[START]

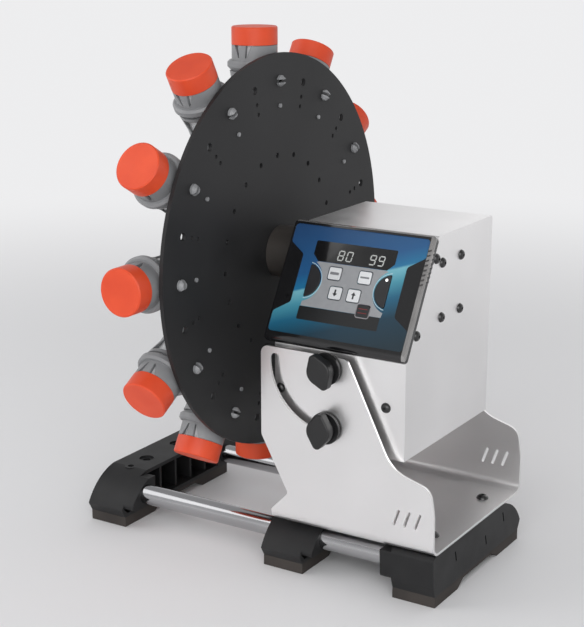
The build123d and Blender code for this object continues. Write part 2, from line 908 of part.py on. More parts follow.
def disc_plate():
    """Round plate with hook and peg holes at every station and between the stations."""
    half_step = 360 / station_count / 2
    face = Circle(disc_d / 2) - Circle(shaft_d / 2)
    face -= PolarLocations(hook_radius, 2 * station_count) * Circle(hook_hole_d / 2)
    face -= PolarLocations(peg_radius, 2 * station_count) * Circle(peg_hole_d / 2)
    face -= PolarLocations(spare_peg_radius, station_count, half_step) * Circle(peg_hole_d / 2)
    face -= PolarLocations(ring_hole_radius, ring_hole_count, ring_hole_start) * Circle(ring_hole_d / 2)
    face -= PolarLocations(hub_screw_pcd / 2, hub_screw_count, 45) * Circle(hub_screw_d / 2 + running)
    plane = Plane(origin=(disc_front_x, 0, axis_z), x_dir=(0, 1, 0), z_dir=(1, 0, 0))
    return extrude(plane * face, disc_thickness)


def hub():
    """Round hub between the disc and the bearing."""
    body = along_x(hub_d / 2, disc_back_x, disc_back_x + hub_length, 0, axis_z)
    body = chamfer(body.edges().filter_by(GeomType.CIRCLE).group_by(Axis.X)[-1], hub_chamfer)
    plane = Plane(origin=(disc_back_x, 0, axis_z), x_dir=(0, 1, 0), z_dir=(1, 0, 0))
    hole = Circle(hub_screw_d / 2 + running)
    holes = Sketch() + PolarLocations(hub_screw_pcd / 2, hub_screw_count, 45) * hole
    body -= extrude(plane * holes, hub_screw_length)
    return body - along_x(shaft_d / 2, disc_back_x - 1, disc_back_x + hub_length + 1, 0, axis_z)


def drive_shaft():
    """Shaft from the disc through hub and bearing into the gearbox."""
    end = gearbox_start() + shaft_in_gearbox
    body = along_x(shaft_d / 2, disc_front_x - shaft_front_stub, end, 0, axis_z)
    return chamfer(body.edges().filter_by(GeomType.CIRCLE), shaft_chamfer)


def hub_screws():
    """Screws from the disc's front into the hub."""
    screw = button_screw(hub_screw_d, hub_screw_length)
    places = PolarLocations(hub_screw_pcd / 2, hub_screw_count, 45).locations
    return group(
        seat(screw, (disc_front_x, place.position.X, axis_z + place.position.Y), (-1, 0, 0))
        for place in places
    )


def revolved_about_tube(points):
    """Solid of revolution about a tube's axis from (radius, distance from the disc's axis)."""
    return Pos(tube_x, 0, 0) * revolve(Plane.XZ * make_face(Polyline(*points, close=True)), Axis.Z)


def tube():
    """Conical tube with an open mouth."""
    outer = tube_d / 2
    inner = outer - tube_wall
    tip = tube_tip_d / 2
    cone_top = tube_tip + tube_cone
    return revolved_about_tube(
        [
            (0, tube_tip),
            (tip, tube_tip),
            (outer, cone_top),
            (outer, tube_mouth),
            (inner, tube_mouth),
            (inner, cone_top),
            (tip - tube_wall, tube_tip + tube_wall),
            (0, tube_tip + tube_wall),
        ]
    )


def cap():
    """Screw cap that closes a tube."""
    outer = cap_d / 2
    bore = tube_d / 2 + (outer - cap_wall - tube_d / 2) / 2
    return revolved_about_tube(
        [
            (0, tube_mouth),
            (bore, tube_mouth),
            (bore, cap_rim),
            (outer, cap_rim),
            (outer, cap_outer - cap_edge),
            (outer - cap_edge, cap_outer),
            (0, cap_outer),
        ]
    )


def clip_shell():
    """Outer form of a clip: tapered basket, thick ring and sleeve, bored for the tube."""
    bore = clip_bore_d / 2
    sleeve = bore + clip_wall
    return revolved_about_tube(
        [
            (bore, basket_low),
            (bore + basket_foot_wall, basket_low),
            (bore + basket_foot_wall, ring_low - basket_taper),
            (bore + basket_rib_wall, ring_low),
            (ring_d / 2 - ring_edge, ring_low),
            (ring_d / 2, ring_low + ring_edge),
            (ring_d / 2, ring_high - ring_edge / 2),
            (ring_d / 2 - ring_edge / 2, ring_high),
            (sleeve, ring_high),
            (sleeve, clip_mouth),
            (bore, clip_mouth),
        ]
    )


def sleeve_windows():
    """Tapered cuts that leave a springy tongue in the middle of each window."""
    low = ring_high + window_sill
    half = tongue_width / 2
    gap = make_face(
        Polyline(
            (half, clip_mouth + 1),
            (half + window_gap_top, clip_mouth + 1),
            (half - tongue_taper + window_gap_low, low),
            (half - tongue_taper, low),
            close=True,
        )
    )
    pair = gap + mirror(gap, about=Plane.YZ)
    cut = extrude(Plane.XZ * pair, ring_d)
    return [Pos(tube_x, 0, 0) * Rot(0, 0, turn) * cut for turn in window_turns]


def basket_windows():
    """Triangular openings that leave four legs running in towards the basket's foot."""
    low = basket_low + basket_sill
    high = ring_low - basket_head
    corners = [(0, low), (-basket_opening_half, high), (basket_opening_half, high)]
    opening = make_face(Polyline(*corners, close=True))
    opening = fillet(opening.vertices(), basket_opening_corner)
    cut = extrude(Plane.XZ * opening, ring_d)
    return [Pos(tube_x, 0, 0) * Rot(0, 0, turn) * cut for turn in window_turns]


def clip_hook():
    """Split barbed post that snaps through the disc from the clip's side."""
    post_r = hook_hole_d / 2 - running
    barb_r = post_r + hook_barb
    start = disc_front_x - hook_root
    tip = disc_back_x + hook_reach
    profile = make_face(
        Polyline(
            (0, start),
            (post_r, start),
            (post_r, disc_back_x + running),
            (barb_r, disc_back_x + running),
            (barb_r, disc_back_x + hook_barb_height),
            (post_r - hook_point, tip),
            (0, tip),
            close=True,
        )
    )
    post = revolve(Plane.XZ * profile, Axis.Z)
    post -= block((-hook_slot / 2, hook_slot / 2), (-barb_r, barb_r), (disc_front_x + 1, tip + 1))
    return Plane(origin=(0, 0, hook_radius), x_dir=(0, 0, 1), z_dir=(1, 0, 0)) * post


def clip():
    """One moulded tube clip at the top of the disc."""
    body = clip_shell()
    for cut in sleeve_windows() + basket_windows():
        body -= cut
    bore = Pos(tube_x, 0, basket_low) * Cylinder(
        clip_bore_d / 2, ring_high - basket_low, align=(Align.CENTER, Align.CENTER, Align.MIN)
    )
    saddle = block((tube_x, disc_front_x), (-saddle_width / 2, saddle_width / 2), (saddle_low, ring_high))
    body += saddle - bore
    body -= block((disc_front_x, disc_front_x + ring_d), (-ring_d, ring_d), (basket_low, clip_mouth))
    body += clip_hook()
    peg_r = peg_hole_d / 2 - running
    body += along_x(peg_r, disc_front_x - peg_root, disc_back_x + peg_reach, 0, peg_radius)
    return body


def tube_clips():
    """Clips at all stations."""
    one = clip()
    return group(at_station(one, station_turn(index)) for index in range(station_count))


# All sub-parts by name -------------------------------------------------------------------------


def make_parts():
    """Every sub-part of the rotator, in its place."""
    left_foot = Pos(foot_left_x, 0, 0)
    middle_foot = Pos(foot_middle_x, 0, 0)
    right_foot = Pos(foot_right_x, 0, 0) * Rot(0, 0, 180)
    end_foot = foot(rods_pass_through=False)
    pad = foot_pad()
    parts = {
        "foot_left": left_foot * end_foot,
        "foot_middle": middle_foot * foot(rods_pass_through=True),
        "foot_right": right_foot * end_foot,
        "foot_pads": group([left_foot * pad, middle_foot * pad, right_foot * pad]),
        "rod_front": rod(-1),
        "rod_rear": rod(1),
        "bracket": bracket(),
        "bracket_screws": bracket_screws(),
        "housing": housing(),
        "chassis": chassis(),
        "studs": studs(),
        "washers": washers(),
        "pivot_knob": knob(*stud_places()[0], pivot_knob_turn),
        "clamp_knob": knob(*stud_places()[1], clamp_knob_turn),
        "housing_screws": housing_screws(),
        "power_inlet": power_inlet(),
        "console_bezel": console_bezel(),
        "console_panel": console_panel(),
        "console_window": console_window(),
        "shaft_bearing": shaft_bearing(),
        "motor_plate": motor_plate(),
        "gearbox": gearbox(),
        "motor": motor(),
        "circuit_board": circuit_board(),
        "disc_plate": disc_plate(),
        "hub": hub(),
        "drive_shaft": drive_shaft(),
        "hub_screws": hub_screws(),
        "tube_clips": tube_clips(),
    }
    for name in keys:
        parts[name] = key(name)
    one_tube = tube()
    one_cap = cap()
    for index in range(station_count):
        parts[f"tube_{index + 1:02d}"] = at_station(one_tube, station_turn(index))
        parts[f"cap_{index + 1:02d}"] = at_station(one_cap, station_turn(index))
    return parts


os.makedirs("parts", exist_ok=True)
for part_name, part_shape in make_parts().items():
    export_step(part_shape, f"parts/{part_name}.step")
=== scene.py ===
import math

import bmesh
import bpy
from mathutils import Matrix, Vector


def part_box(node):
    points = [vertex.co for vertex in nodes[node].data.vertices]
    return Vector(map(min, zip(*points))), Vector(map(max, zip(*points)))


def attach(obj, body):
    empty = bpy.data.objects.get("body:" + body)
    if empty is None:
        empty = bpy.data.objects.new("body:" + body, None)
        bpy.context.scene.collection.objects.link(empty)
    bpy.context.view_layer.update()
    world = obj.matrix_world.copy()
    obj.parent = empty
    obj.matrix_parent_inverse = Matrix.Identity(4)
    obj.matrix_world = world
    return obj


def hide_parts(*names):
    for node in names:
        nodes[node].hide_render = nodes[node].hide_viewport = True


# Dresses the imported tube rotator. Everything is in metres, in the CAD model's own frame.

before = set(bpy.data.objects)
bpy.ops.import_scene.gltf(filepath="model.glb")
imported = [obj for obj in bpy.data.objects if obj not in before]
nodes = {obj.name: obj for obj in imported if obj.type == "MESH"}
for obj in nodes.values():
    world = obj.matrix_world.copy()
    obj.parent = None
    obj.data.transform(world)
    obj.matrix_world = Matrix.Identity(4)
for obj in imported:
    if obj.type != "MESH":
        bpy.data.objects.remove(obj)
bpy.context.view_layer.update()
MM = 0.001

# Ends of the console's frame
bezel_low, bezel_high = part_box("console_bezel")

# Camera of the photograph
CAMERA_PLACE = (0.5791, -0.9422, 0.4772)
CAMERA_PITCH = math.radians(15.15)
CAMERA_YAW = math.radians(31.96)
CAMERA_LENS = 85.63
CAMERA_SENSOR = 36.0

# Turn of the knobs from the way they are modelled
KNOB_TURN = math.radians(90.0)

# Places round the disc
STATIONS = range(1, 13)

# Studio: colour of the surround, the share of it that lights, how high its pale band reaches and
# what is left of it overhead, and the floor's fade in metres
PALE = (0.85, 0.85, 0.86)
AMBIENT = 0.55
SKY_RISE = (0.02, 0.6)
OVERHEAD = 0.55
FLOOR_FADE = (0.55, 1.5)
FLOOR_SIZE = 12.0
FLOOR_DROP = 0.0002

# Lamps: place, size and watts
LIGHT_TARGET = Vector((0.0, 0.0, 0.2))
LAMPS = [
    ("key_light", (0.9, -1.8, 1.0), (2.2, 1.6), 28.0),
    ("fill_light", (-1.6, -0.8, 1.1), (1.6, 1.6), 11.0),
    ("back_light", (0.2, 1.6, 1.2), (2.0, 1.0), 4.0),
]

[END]

SET EXERCISE: Print only the lines that run from the start of the listing to the line bearing "return body - along_x(shaft_d"; please keep the first line and that last one, exactly as they appear.

FULL ANSWER:
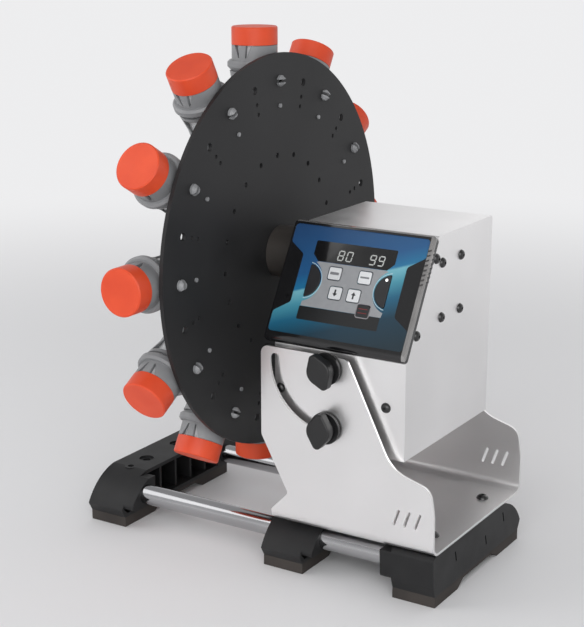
The build123d and Blender code for this object continues. Write part 2, from line 908 of part.py on. More parts follow.
def disc_plate():
    """Round plate with hook and peg holes at every station and between the stations."""
    half_step = 360 / station_count / 2
    face = Circle(disc_d / 2) - Circle(shaft_d / 2)
    face -= PolarLocations(hook_radius, 2 * station_count) * Circle(hook_hole_d / 2)
    face -= PolarLocations(peg_radius, 2 * station_count) * Circle(peg_hole_d / 2)
    face -= PolarLocations(spare_peg_radius, station_count, half_step) * Circle(peg_hole_d / 2)
    face -= PolarLocations(ring_hole_radius, ring_hole_count, ring_hole_start) * Circle(ring_hole_d / 2)
    face -= PolarLocations(hub_screw_pcd / 2, hub_screw_count, 45) * Circle(hub_screw_d / 2 + running)
    plane = Plane(origin=(disc_front_x, 0, axis_z), x_dir=(0, 1, 0), z_dir=(1, 0, 0))
    return extrude(plane * face, disc_thickness)


def hub():
    """Round hub between the disc and the bearing."""
    body = along_x(hub_d / 2, disc_back_x, disc_back_x + hub_length, 0, axis_z)
    body = chamfer(body.edges().filter_by(GeomType.CIRCLE).group_by(Axis.X)[-1], hub_chamfer)
    plane = Plane(origin=(disc_back_x, 0, axis_z), x_dir=(0, 1, 0), z_dir=(1, 0, 0))
    hole = Circle(hub_screw_d / 2 + running)
    holes = Sketch() + PolarLocations(hub_screw_pcd / 2, hub_screw_count, 45) * hole
    body -= extrude(plane * holes, hub_screw_length)
    return body - along_x(shaft_d / 2, disc_back_x - 1, disc_back_x + hub_length + 1, 0, axis_z)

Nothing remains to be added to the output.